An employee of an American organization that provides funding for Palestinian projects told The Media Line that “there is already talk that the program could be closed and that American-funded organizations may have to pack up and go home.”


But Shaheen disagrees. “No one would dare boycott the Palestinians – not even the Americans,” he said. “Boycotting the Palestinians means isolating the American role they play in the Middle East,” he said.


Shaheen says the move boosted the morale of Palestinians, and the public image of President Abbas.


In the popular Al-Mahroum pastry shop in Ramallah, the dialogue was anything but sweet towards the Palestinian leadership and returning to the negotiating table with Israel.


Rushdi Salah Al-Deen, who runs a software company, says the only table the people care about anymore is the one where there is food. He told The Media Line that he thinks Abbas is working for his own interest and not that of the Palestinians and that the move to join the UN bodies was not toward the benefit of the Palestinians.

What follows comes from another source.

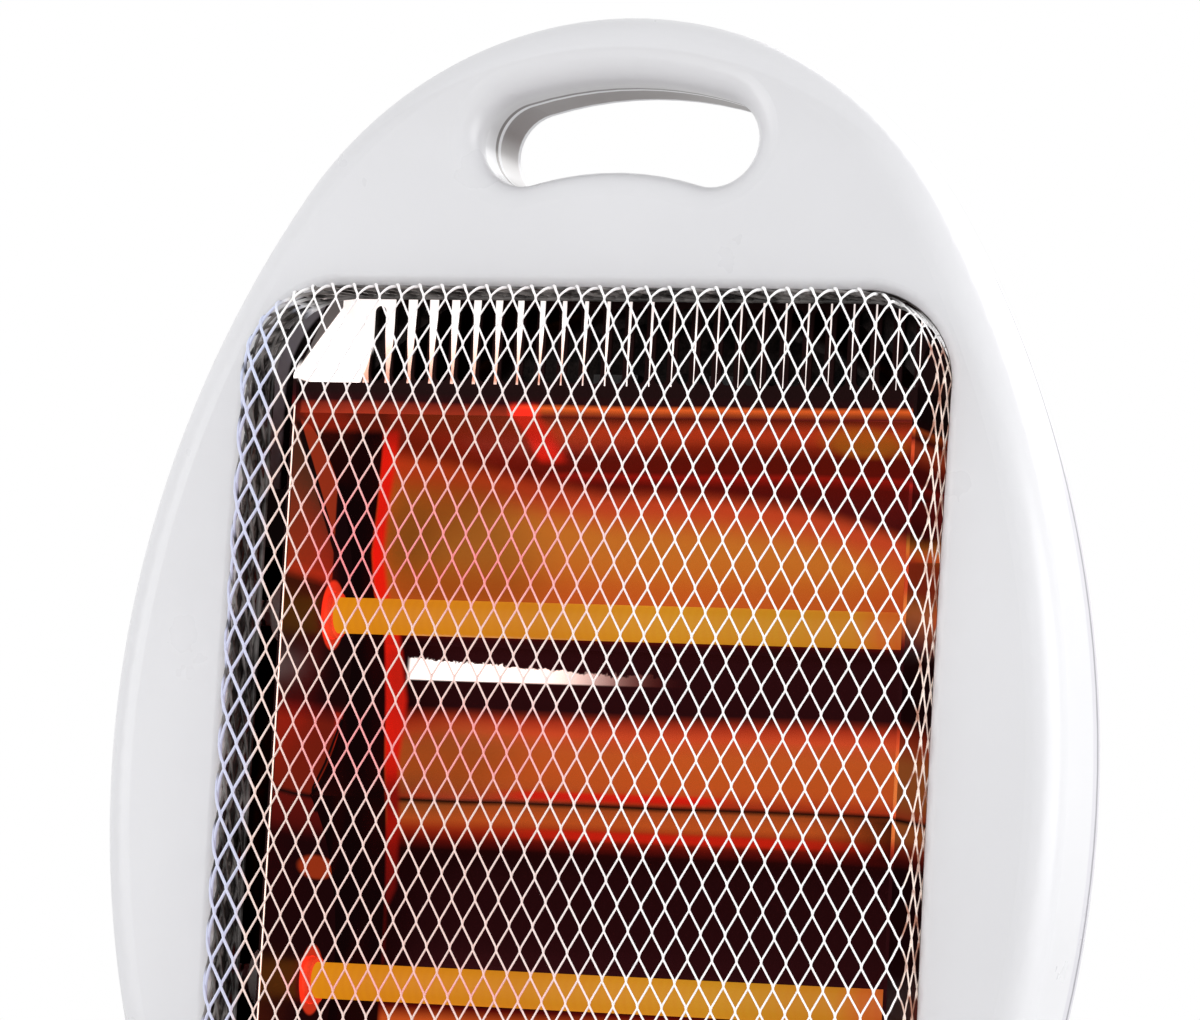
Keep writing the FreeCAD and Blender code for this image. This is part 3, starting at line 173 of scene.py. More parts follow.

Huthaifa Husam read about in the newspaper. “There’s an Arabic expression,” he begins as he takes a bite from his Knafeh. “If you are trying the same thing and you’re expecting different results, you’re insane,” the web developer said.


He said he does not have a lot of faith in the international agencies.


With the division between Hamas and Fatah, the divide between the West Bank and Gaza, and the Arab States busy trying to sustain stability, he believes that “the opportunities to solve the Palestinian-Israeli conflict are becoming less.”